The frequency and intensity of air mass collisions vary regionally and seasonally. Mid-latitude regions, between roughly 30 and 60 degrees latitude, are hotspots for air mass interactions due to the juxtaposition of tropical and polar air masses. Here, the jet stream provides a mechanism for their convergence.

Seasonally, the contrast between cold and warm air masses is greatest during spring and fall, leading to dynamic weather changes. However, winter brings the most intense cold air outbreaks, while summer increases the potential for severe convection and thunderstorms due to heating and moisture availability.

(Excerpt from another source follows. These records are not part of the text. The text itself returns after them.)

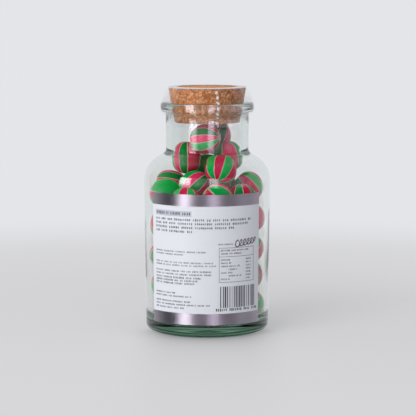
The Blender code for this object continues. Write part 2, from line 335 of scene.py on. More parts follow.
def glass_surface():
    """The jar's outline spun about its axis, with low waves in the inside of the wall.

    A wave is a sine of count x angle + height / length, and the waves fade towards the axis.
    """
    outline = finely(rounded(jar_inside() + jar_outside(), FINE_SAG), GLASS_STEP)
    radius, height = outline[1:-1, :1], outline[1:-1, 1:]
    angle = math.tau * np.arange(GLASS_SIDES) / GLASS_SIDES
    rows = np.arange(len(radius))[:, None]
    inside = rows < outline[:, 1].argmax() - MOUTH_ROWS
    inside = inside & (height < CORK_BOTTOM_Z - CORK_CLEARANCE)
    swell = sum(
        tall * np.sin(count * angle + height / (length * MM) + start)
        for tall, count, length, start in GLASS_WAVES
    )
    fade = np.clip(radius / WAVES_FULL_R, 0, 1)
    grid = spun(radius + swell * MM * fade * inside, height, angle[None])
    return shell(grid, (0, 0, outline[0, 1]), (0, 0, outline[-1, 1]))


def glass_finish():
    """Clear glass, green in its depth and darker round its thick foot, that lets lamps through."""
    made, wire, shader = finish("clear_glass", Roughness=0.0, IOR=1.5, Transmission_Weight=1.0)
    out = made.node_tree.nodes["Material Output"]
    x, y, height = wire.place()
    foot = height.rise(*FOOT_TINT_Z) * ((x * x + y * y) ** 0.5).rise(*FOOT_TINT_R)
    streak = wire.noise(wire.place(12, 12, 1300), 1.0).rise(0.35, 0.65)
    wire.feed(shader, "Base Color", foot.blend(WHITE, streak.blend(*FOOT_GREENS)))
    lamps = wire.node("ShaderNodeLightPath", output="Is Shadow Ray")
    through = wire.node("ShaderNodeBsdfTransparent", None, {"Color": SHADOW_TINT})
    mixed = {"Fac": lamps, 1: Wire(wire.tree, shader.outputs[0]), 2: through}
    wire.feed(out, "Surface", wire.node("ShaderNodeMixShader", None, mixed))
    depth = {"Color": DEPTH_TINT, "Density": DEPTH_DENSITY}
    wire.feed(out, "Volume", wire.node("ShaderNodeVolumeAbsorption", None, depth))
    return made


piece("glass_jar", *glass_surface(), glass_finish(), "glass", "jar", sharp=40)

# The boiled sweets
# Loose barrels of hard boiled sugar, pulled in crimson and green stripes with a thin cream line
# between them, and pinched off at both ends. They fill the jar as they were dropped in.

SWEET_R_RANGE = (8.9 * MM, 9.6 * MM)
SWEET_LENGTH_RANGE = (0.95, 1.08)
SWEET_FULLNESS = 0.82
SEED = 6
LAYERS = 6
LAYER_PITCH = 15.8 * MM
WALL_RING_R = 25.6 * MM
WALL_COUNT = 8
INNER_RING_R = 8.6 * MM
INNER_COUNT = 2
INNER_LIFT = 0.45 * LAYER_PITCH
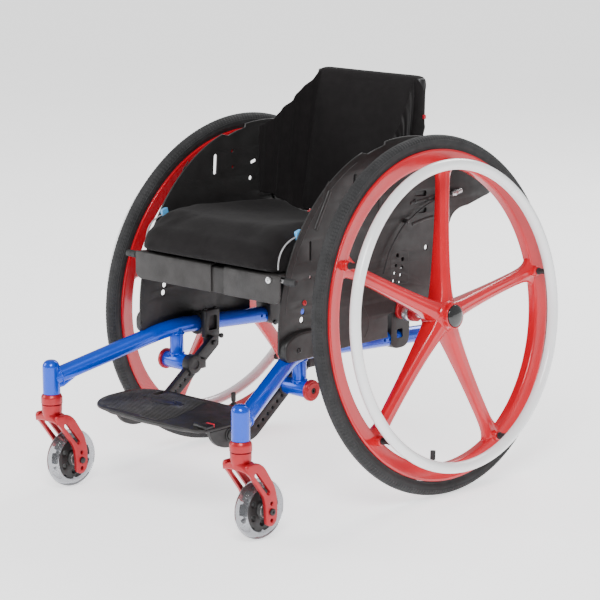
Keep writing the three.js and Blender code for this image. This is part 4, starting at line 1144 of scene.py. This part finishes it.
def make_guard():
    holes = [slot_hole(36, 499, 57, 497, 9), slot_hole(36, 470, 57, 468, 9),
        slot_hole(-122, 519, -120, 547, 8), slot_hole(-229, 421, -229, 450, 4),
        slot_hole(-30, 527, -22, 529, 6)]
    for y, z, r in (
        (61, 402, 4.2),
        (-13, 398, 3.6),
        (0, 390, 3.6),
        (-34, 499, 4),
        (-247, 337, 5),
        (-250, 323.5, 5),
        (-229, 392, 2.5),
        (-244, 351, 3),
        (-79, 552, 3),
        (-78, 524, 3),
    ):
        holes.append(circle(y, z, r, 20))
    for row in range(3):
        for column in range(2):
            holes.append(circle(-17 + 15 * column - 3 * row, 381 - 5 * column - 13 * row, 2.8, 20))
    panel = side_plate(guard_outline(), GUARD_X, GUARD_X + GUARD_T, holes, bevel=0.9, steps=3)
    pocket = side_plate(rounded([(-303, 292, 12), (-303, 259, 22), (-222, 259, 4), (-222, 306, 8),
        (-272, 306, 20)], steps=8), GUARD_X, GUARD_X + 16, bevel=4, steps=4)
    axle_hole = sweep([(GUARD_X - 9, 0, AXLE_Z), (GUARD_X + 9, 0, AXLE_Z)], 18.6, 48)
    return carve(joined(panel, pocket), sweep(rail_route(), TUBE_R + GAP, 40), axle_hole)


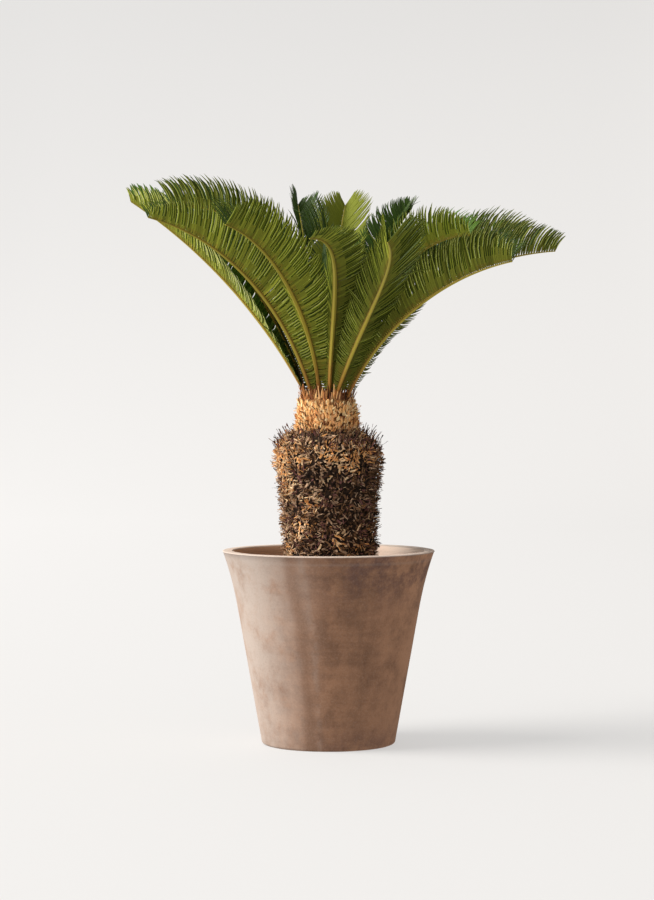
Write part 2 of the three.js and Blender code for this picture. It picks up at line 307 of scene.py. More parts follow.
def picked(piece, kind, wanted):
    """Selects a piece's points (VERT) or faces (FACE) that are wanted, and goes on in edit mode."""
    bpy.ops.object.mode_set(mode="EDIT")
    bpy.ops.mesh.select_mode(type=kind)
    bpy.ops.mesh.select_all(action="DESELECT")
    bpy.ops.object.mode_set(mode="OBJECT")
    for part in piece.data.vertices if kind == "VERT" else piece.data.polygons:
        part.select = wanted(part)
    bpy.ops.object.mode_set(mode="EDIT")


def moved_where(piece, wanted, step):
    """Moves the points of a piece for which wanted(co) is true, in edit mode."""
    picked(piece, "VERT", lambda point: wanted(point.co))
    bpy.ops.transform.translate(value=step)
    bpy.ops.object.mode_set(mode="OBJECT")


def roughened(piece, texture_kind, size, strength):
    """Pushes a piece's surface in and out by a solid texture, and applies it."""
    texture = bpy.data.textures.new(piece.name + "_relief", type=texture_kind)
    texture.noise_scale = size
    relief = piece.modifiers.new("relief", "DISPLACE")
    relief.texture = texture
    relief.texture_coords = "LOCAL"
    relief.strength = strength
    relief.mid_level = 0.5
    bpy.context.view_layer.objects.active = piece
    bpy.ops.object.modifier_apply(modifier="relief")


def smoothed(piece, degrees):
    nothing_selected()
    piece.select_set(True)
    bpy.context.view_layer.objects.active = piece
    bpy.ops.object.shade_smooth_by_angle(angle=math.radians(degrees))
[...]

Human Impacts and Preparedness

Extreme weather caused by air mass collisions can have significant social, economic, and environmental impacts. Flooding from prolonged precipitation, damage from tornadoes and hurricanes, and disruptions caused by blizzards affect communities worldwide. Accurate weather forecasting hinges on understanding air mass behavior and interactions, enabling timely warnings and disaster preparedness.

Advances in meteorological science, including satellite monitoring and computer modeling, allow scientists to track air mass movements and predict their collisions with increasing accuracy. This knowledge aids governments and citizens in responding effectively to impending extreme weather.

The collision of air masses is a fundamental driver of the Earth’s variable and extreme weather phenomena. The contrasting temperature and moisture characteristics impose dynamic atmospheric interactions along fronts, precipitating a spectrum of weather events from gentle rain to destructive storms. Geography, seasonal changes, and atmospheric circulation patterns all influence where and when these collisions occur.

By studying air masses and their interactions, meteorologists uncover the mechanisms behind weather extremes, improving forecasts and helping societies mitigate risks. Awareness and preparedness remain key in adapting to the challenges posed by these powerful natural processes.